Keith Carter, like Katherine Anne Porter, has the gift of taking the things we have seen all our lives—a watermelon stand, a black country church, a graveyard, a clothesline with chickens underneath, a country store—and giving them another dimension, a beauty that you can’t easily be rid of.

Some of the names that grace these towns—Omen, Ding Dong, Hoard, Art, Sweet Home, Circle Back, Rosebud, Noonday, Poetry, Fairy, Elysian Fields, Grit, Dime Box, Pluck, Sublime, Industry, Cost, Bessmay, Call, Uncertain, Fair Play, Looneyville—no writer would dare invent for his fictional towns. There is often much wit and playfulness in what Keith Carter chooses to show us of many of the places.

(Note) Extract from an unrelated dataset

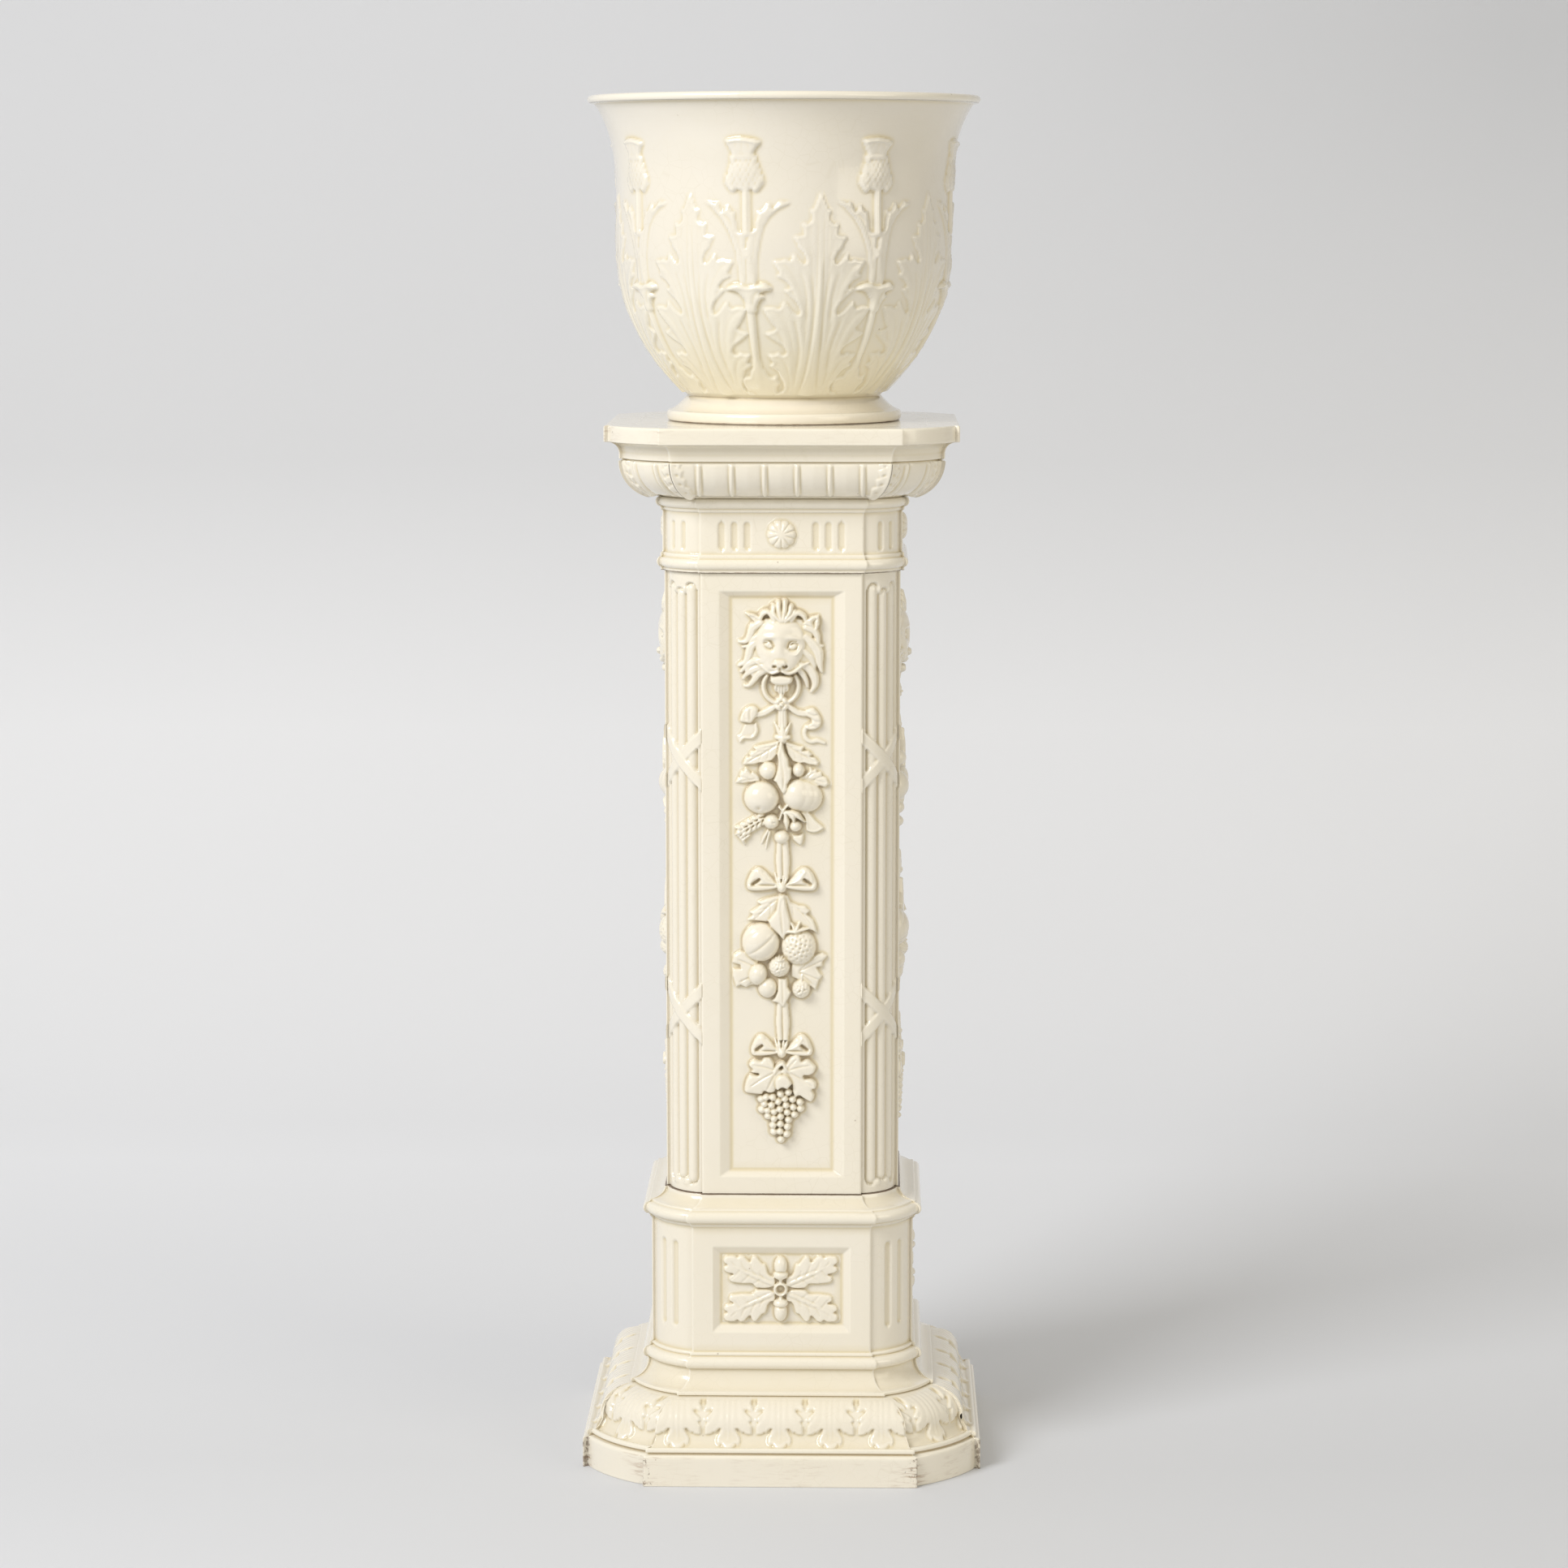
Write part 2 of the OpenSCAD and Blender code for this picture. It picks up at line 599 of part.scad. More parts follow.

Do I have favorites? I look often at Climax, where we see a background of overpowering trees, and in front of the trees are small tombstones leaning in all directions. And the man in Air who looks like a Marlboro Man gone to seed, sad beyond belief. And I’m intrigued by the irony implied by the field with bales of hay stacked upon each other, and on the hay, facing us, is a large paper target of a deer, riddled with holes, in Mount Calm. And Circle Back intrigues me, with its stretch of huge pipe held up by metal trestles, one end pointing toward the sky, the opposite end on the ground and disappearing beyond the camera’s range.

And so it goes: houses, clouds, people, buildings, fields—things we have seen countless times and paid no attention to in all the Texas towns we’ve ever known or been in. And here comes Keith Carter, with his lack of sentimentality, with not a trace of condescension or superiority, but with humor and a deep and honest respect and affection for what he has observed, with his ever-discerning eye, a poet’s eye really, and makes us see all these familiar things—fresh. He has fixed all of this with an exactness that not only defies time but also seems to welcome it in the way that Walker Evans did with his photographs for Let Us Now Praise Famous Men—photographs that seem as powerful and meaningful today as they did all those years ago.

It has been many months now since I first saw Keith Carter’s photographs. I have had my own copies of them with me in New York City for most of that time. Barely a day has passed that I have not looked at them, and they are as moving to me now as when I first saw them in Galveston. They bring vividly to me here in the midst of this city, so far away and so different from the world of the pictures, a happy reminder of that Texas so little known in these parts, a Texas unlike the crude stereotypes so often paraded before us here in the Northeast.

I hope the towns and places in these photographs will be with us for a long time, giving us some sense of what our past was like. But even if all of that vanishes, we’re fortunate indeed to have this sensitive and powerful evocation as a record of what these towns, and the life in these towns, were like.